In other words, the determination of most of our aesthetic criteria, depsite all our proud claims about the integrity of artistic judgment, derives from nothing remotely like an “art-for-arts-sake” approach.  What they really derive from is what we could only call an “art-for-what-its-society-was-once-like” sake.

When you begin to examine terms like “originality” with reference to those constructive situations to which they do in fact analytically apply, the nature of the description that they provide thends to reduce the imitation-invention ratio in a work of art quite properly to a simple matter of statistic.  Within this statistic no work of art is ever genuinely “original”—if it were, it would be unrecognizable.  All art is really variation upon some other art, and the more we divorce the application of terms like “originality” from those analytical observations to which they can profitably apply, the more uncertain is the ground upon which we erect our evaluations of art.

Gould is obviously talking about cultural valuation, not financial valuation, and he’s talking about music originality instead of a specific property right, but I agree with him that to the extent that the question asked above (“doesn’t culture primarily advance through people creating new works, as opposed to recycling old ones?”) reduces to an either-or evaluation of creativity vs. recycling, the question is not based in reality.  And to the extent that it does not, the question becomes merely aesthetic.  I may write as pompously as Gould, but I’m not going to be the arbitrary judge of what makes music worthy or garbage for anybody but my own aesthetic self.

Another reader comments “One last thought: look at the EXPLOSION in the arts, since copyright law was established. It might not be perfect, but it’s far from out and out wrong.

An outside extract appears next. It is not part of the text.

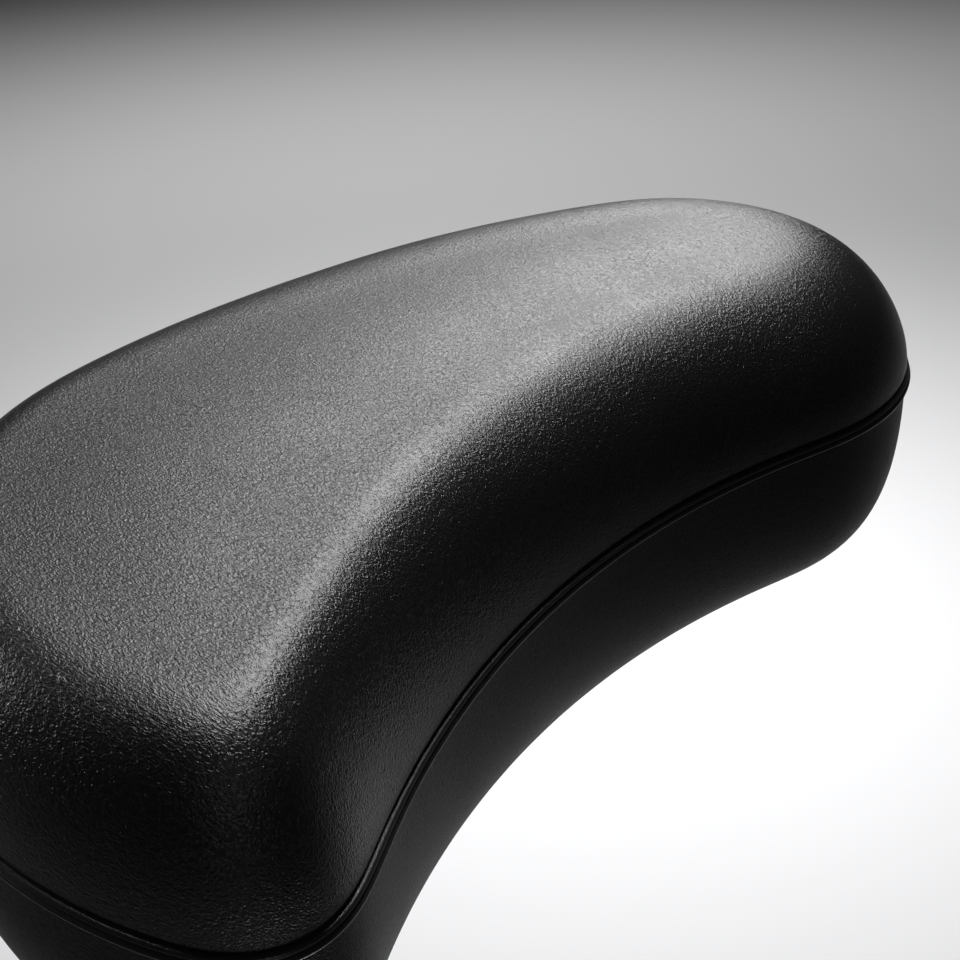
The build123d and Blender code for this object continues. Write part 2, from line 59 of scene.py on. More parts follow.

What’s needed is not less technology, but more.”  I agree with the conclusion, but not the assumption.  Namely, I agree that more technology creates more art, as can be seen by the contrast of the cave dwellers of Lascaux (who did not have agricultural technologies) to the city-states of Egypt (who did).  Gould takes this a step further (in the same article, “Strauss and the Electronic Future”) by saying

implicit in electronic culture is an acceptance of the idea of multilevel participation in the creative process

which I completely agree with.  Thus, more technology does create more opportunity for art.  However, I think it is an error in logic to attribute this to copyright, for two reasons.  First, because the term copyright is overbroad.  If we were talking about copyright at the time of Thomas Jefferson, which was 14 years, then I’d have no complaints.  The second because not just in term (from 14 years to what has become, for all practical purposes due to constant legal goalpost moving, perpetuity), but because copyright has become so broad, and in some cases, so retroactive, that whatever creativity one might attribute to its existance is disingenuous.  By way of example, consider the Eiffel Tower.  As blogged by Michael Mikelthwaite

The Eiffel Tower’s likeness had long since been part of the public domain, when in 2003, it was abruptly repossessed by the city of Paris. That’s the year that the SNTE, the company charged with maintaining the tower, adorned it with a distinctive lighting display, copyrighted the design, and in one feel swoop, reclaimed the nighttime image and likeness of the most popular monument on earth. In short: they changed the actual likeness of the tower, and then copyrighted that.

As a result, it’s no longer legal to publish current photographs of the Eiffel Tower at night without permission…

Is it really proper to credit the beauty of the Eiffel Tower to copyright, even though copyright now applies?  I don’t think so.

Finally, as to the question of how much control the artist should have over the disposition of their works, it’s an age old question.  Once upon a time, the Church argued that none but the highest priests should have access to the Word of God, lest the uninitiated, or worst, the heretics, make a mess of it.  Gutenburg changed that.   But for all the freedoms we have gained when it comes to words and the press, we seem to have fewer and fewer when it comes to music, and I lament that loss.